Standard workbench height is 34 to 36 inches for standing work. If you're tall (over 6'2"), consider 38 to 40 inches. Building at the right height makes a real difference during long sessions.
Installation: DIY vs. Professional Install
Full professional garage systems can be self-installed with two people and a weekend. Flat-pack modular cabinets require assembly time (2 to 4 hours per cabinet for large units), proper anchoring to studs or concrete, and attention to leveling on uneven floors.
Where it gets complicated: - Running new electrical (needs a licensed electrician) - Installing epoxy flooring (better results from a pro, though DIY kits exist) - Overhead platforms in high-ceiling garages with structural considerations - Ceiling drop storage in garages with attic trusses (need an engineer to sign off)
Most garage cabinet installation itself is well within a capable DIYer's ability. If you're spending $5,000 or more on a system, paying $500 to $800 for professional installation is worth it for proper leveling, anchoring, and alignment.
FAQ
How much does a professional garage storage system cost?

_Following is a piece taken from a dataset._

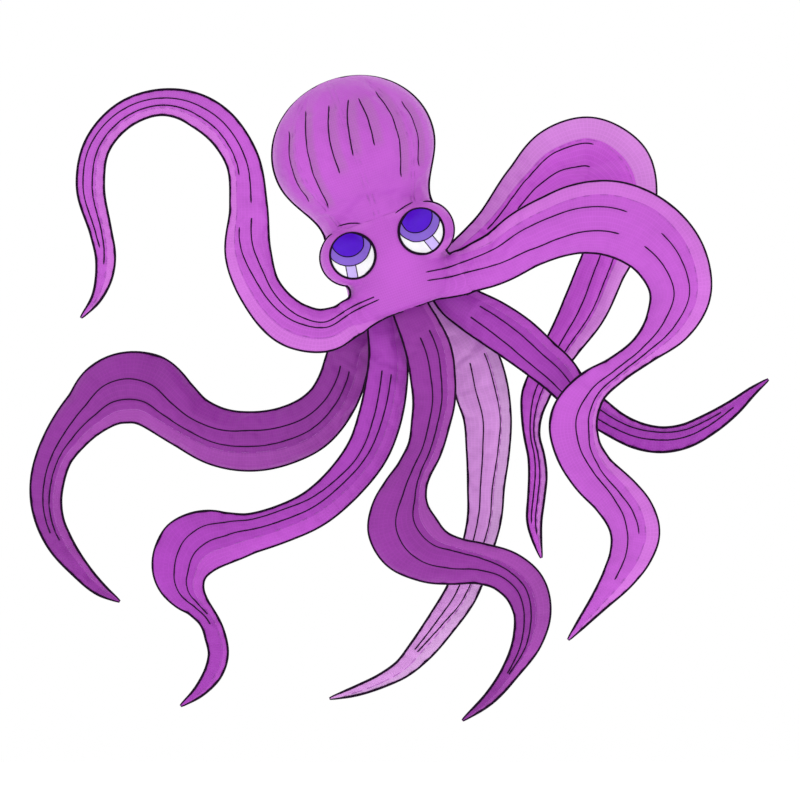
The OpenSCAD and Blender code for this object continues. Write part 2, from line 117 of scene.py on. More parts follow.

Budget systems from NewAge Products or Gladiator run $1,500 to $3,000 for a one-car garage. Mid-range full two-car garage systems cost $4,000 to $8,000. Commercial-grade systems (Lista, Vidmar) start around $10,000. The big price drivers are steel gauge, number of cabinets, countertop material, and whether you include flooring and overhead storage.
How long does installation take?
A two-person team can complete a full garage system in one to two weekends. Day one is usually assembly and anchoring. Day two is accessories, countertops, and tool wall installation. If you're also doing epoxy floors, plan an extra weekend since the epoxy needs cure time before you move anything back in.
Do I need a permit to install garage cabinets?
No permit required for cabinet installation. If you're adding electrical circuits, outlets, or 240V service for a compressor or welder, that requires a permit and licensed electrician in most jurisdictions.
What's the best brand for a full professional garage system?
For home use, NewAge Products gets consistent praise for fit and finish. Gladiator is widely available at Lowes and is solid for the price. For heavy commercial-grade use, Rousseau and Lista are the benchmarks, but they're typically sold through industrial suppliers at significantly higher prices.
The Bottom Line
A professional garage storage system is a planning exercise as much as a buying exercise. Know your zones, measure everything, and choose a system where the components are designed to integrate. The hardware quality, shelf capacity, and door alignment separate average systems from ones that stay functional after five years of heavy use. Start with the base cabinets, add the wall panels, then tackle the overhead storage. The floor and lighting can come last. Get the structure right first.